TxtBear is a new and very useful web application that allows you to easily upload and document and immediately turn it into a webpage.

A site like this is one is wonderful for students and others who are not very tech savvy. All they have to do is create a document in Word (including easily copying and pasting images into it), which they might be more familiar with, and easily turn it into a website. Students can upload papers they’ve written, as well. Then, they can just copy and paste its url address into a teacher or student blog. For example, now I have students type essays in a Word Document and then copy and paste them directly into the comments section of our class blog. With TxtBear, they use Word, illustrate it if they want, and then paste the link into the class blog.
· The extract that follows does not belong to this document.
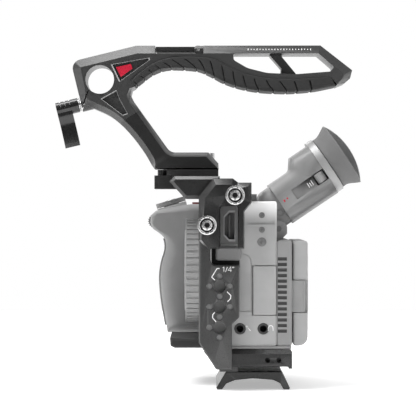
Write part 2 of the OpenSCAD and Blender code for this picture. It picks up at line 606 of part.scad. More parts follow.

It makes the document much more readable that way.

Last year, at the beginning of the H1N1 flu scare, my students used a similar site called File2.ws (which has since gone out of business — that site was number one on The Best Web 2.0 Applications For Education — 2009 list) to create and post safety tips in their native language. Those flyers were widely distributed throughout the Web. Unfortunately, when File2.ws went out of business, those documents disappeared, which is the danger of any new service.

Crocodoc, a service that I have raved about and is the number one app on my Best Applications For Annotating Websites list, lets you do the same thing with your docs. Crocodoc has several other excellent features, though, so, for a a real newbie to tech, TxtBear might be better because this is the only thing it does — users don’t have any other choices to be intimidated by.

I’m adding TxtBear to Part Two Of The Best Sites For Students To Easily Create & Display Online Projects.